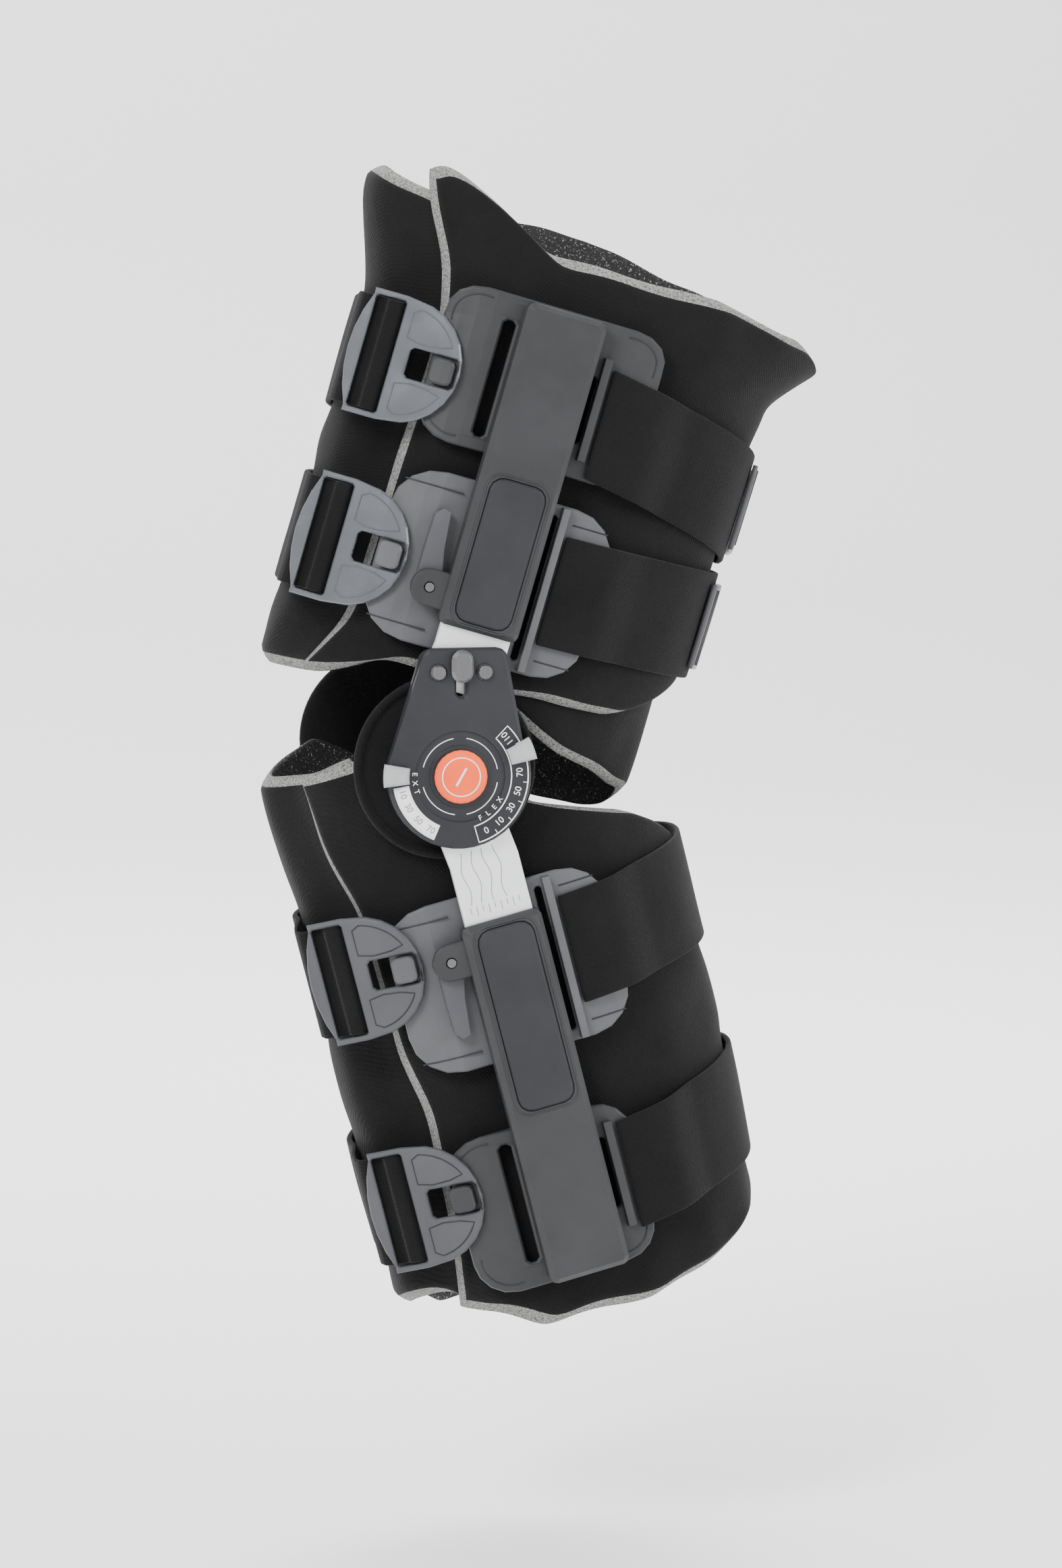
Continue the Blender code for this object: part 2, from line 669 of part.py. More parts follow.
def main():
    clear_scene()
    make_foam()
    for name in STRAPS:
        make_strap(name)
        spec = CLEAR_PLASTIC if name.startswith("thigh") else GREY_PLASTIC
        make_buckle(name.replace("strap", "buckle"), name, spec)
    back = lengths("thigh")[1]
    make_end_tab("thigh_strap_upper_end", "thigh_strap_upper", back - 18)
    make_end_tab("thigh_strap_lower_end", "thigh_strap_lower", back - 26)
    for prefix, side in (("lateral", -1), ("medial", 1)):
        make_bars(side, prefix)
        make_hinge(side, prefix)
        for limb in LIMBS:
            make_housing(limb, side, prefix)
            make_strap_plate(limb, side, prefix)
            make_release(limb, side, prefix)


main()
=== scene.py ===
"""Looks of the hinged knee brace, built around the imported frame. Lengths here are millimetres, times MM."""

import json
import math

import bmesh
import bpy
import numpy as np
from mathutils import Matrix, Vector, noise


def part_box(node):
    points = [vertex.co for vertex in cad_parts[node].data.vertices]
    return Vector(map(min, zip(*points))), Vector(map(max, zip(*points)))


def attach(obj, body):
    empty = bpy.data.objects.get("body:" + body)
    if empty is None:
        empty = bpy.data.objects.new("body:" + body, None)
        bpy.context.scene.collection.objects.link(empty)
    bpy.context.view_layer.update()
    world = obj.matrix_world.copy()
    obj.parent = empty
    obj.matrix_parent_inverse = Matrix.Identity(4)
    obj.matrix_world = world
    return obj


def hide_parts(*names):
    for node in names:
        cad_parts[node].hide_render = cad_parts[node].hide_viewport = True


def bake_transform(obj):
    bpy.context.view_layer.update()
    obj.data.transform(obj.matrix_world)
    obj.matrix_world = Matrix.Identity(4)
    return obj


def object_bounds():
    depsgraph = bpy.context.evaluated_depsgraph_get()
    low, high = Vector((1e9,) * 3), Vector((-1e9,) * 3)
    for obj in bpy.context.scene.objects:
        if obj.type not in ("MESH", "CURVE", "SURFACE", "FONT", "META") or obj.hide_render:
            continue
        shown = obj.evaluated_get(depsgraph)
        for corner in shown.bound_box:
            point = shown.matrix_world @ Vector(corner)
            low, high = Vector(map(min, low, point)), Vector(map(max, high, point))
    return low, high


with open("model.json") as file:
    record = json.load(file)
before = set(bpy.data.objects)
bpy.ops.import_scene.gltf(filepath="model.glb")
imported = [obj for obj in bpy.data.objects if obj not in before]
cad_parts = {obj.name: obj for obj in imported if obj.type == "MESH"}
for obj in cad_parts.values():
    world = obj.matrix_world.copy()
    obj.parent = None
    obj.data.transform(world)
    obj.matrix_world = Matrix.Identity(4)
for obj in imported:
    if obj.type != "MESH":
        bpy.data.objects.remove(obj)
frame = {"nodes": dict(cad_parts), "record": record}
cad_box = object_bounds()

MM = 0.001
SIDES = (("lateral", -1), ("medial", 1))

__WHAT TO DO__
Starting at the line that contains "low, high = Vector((1e9,)" and ending at the line that contains "point = shown.matrix_world", repeat each line exactly, both ends included, and nothing else.

__SOLUTION FOR THIS EXERCISE__
    low, high = Vector((1e9,) * 3), Vector((-1e9,) * 3)
    for obj in bpy.context.scene.objects:
        if obj.type not in ("MESH", "CURVE", "SURFACE", "FONT", "META") or obj.hide_render:
            continue
        shown = obj.evaluated_get(depsgraph)
        for corner in shown.bound_box:
            point = shown.matrix_world @ Vector(corner)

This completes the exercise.